As a Senior at Morehouse College in Atlanta I took a History Seminar class (History was my major) entitled “Great Men and Women in America”.  In this class, I was designated to research and present on Reverend Lemuel Haynes, who was probably the first African American ordained by a mainstream Protestant Church in the United States. Little did I know some twelve years ago that Haynes path is very similar to my call as an Associate Pastor in a predominately Anglo congregation. His pioneering efforts of multiculturalism and service is an important feature in exploring truly the religious pioneers in the African descent struggle of freedom.

Haynes, the abandoned child of an African father and "a white woman of respectable ancestry," was born in 1753 at West Hartford, Connecticut. Five months later, he was bound to service until the age of 21 to David Rose of Middle Granville, Massachusetts. With only a rudimentary formal education, Haynes developed a passion for books, especially the Bible and books on theology. As an adolescent, he frequently conducted services at the town parish, sometimes reading sermons of his own.

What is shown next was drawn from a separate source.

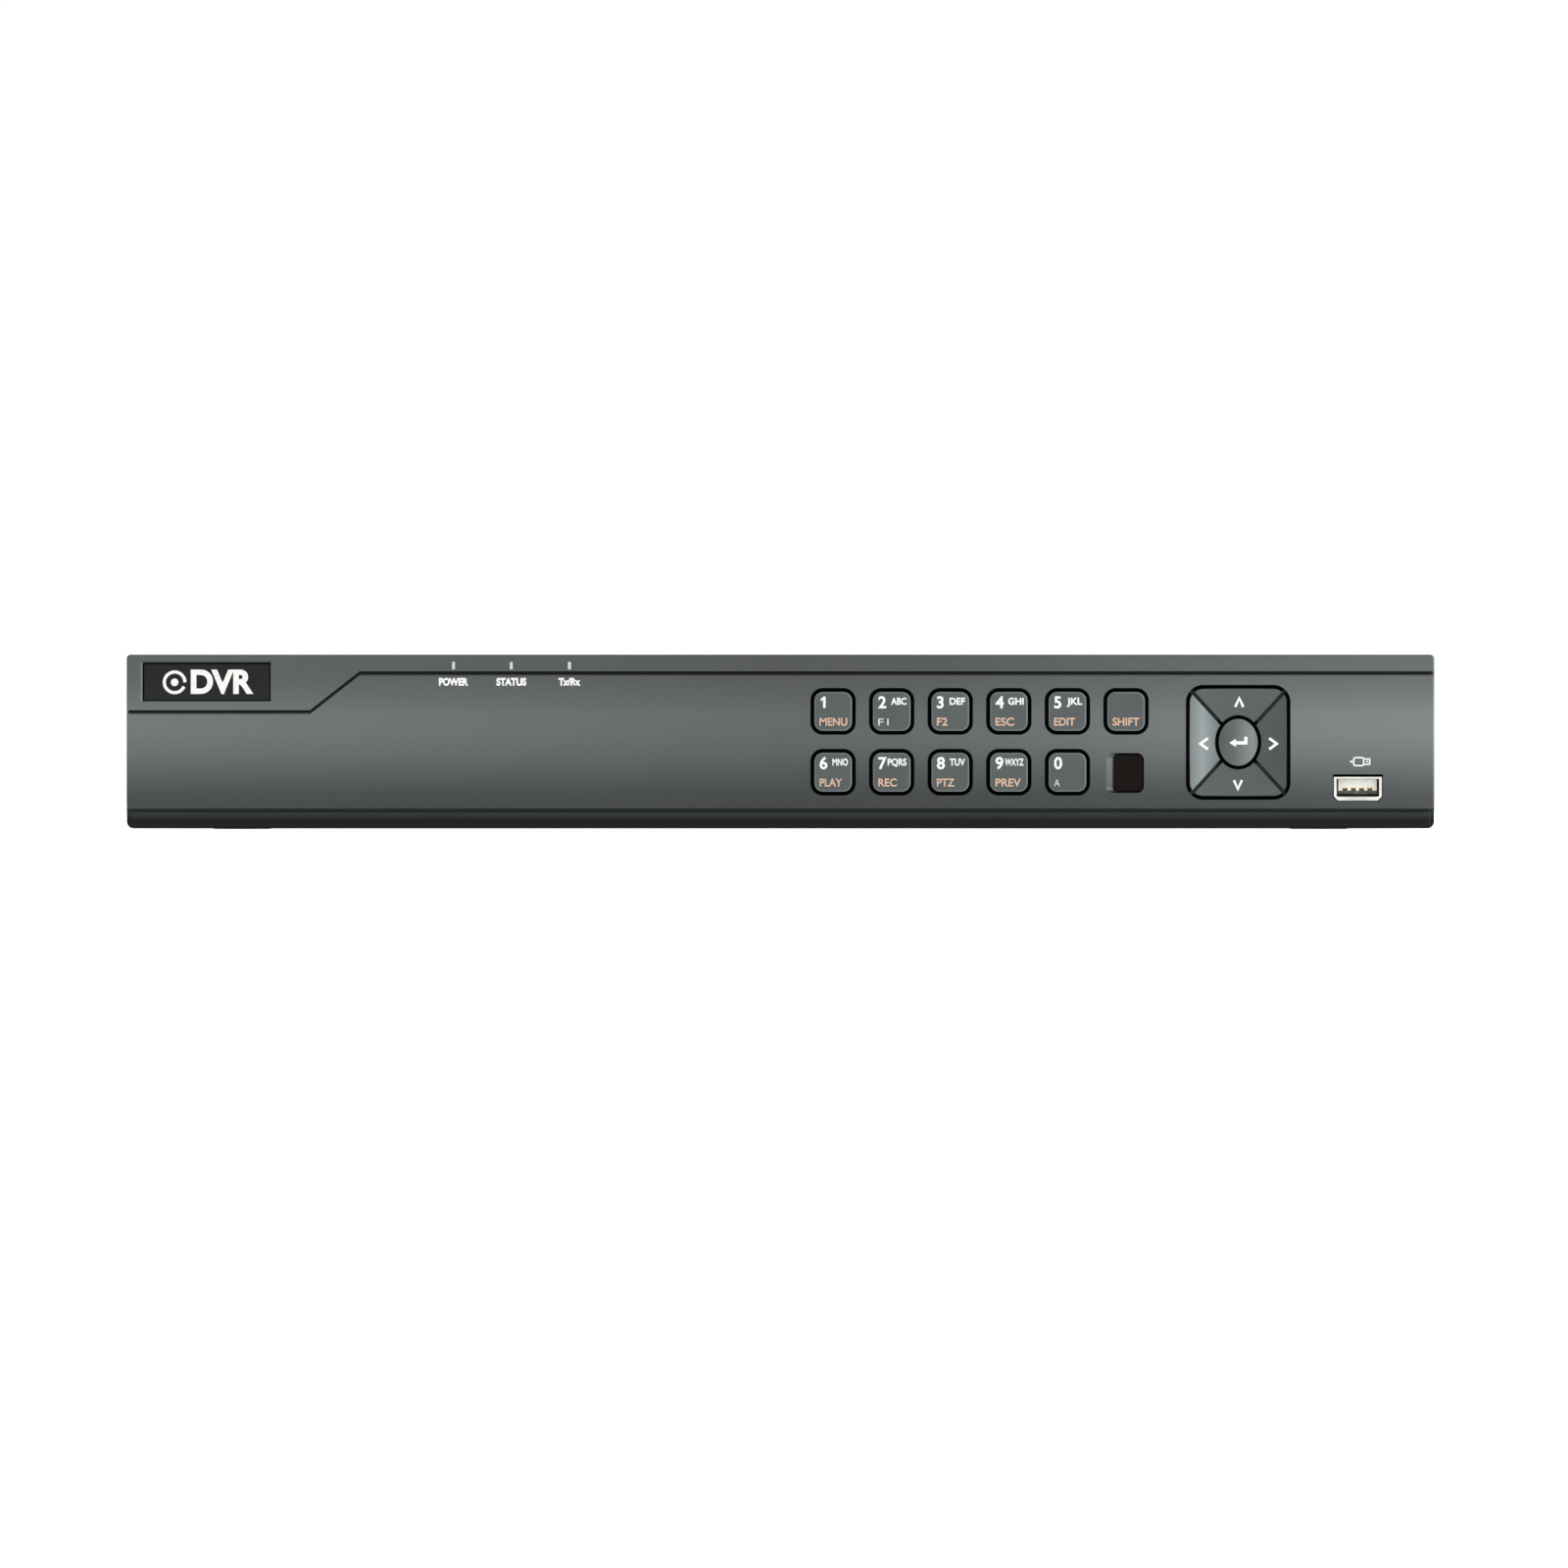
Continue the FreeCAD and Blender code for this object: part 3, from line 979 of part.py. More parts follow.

After the Revolutionary war, Haynes turned down the opportunity to study at Dartmouth College, instead choosing to study Latin and Greek with clergymen in Connecticut. In 1780 he was licensed to preach. He accepted a position with a white congregation in Middle Granville and later married a young white schoolteacher, Elizabeth Babbitt. In 1785, Haynes was officially ordained as a Congregational minister. Haynes held three pastorships after his ordination. The first was with an all-white congregation in Torrington, Connecticut, where he left after two years due to the active prejudice of several members. His second call to the pulpit, from a mostly white church in Rutland, Vermont that had a few "poor Africans," lasted for 30 years. During that time, Haynes developed an international reputation as a preacher and writer. In 1804, he received an honorary Master of Arts degree from Middlebury College, the first ever bestowed upon an African American. In 1801, he published a tract called The Nature and Importance of True Republicanism, which contained his only public statement, on the subject of race or slavery.

In 1818, conflicts with his congregation, ostensibly over politics and style, led to a parting; there was some speculation, however, that the church's displeasure with Haynes stemmed from racism. Haynes himself was known to say that "he lived with the people of Rutland thirty years, and they were so sagacious that at the end of that time they found out that he was a nigger, and so turned him away."

His last appointment was in Manchester, Vermont, where he counseled two men convicted of murder; they narrowly escaped hanging when the alleged "victim" reappeared. Haynes's writings on the seven-year ordeal became a bestseller for a decade.

For the last eleven years of his life, Haynes ministered to a congregation in upstate New York. He died in 1833, at the age of 80.

Nearly 150 years after his death, a manuscript written by Haynes around 1776 was discovered, in which he boldly stated "That an African ... has an undeniable right to his Liberty." The treatise went on to condemn slavery as sin, and pointed out the irony of slave owners fighting for their own liberty while denying it to others.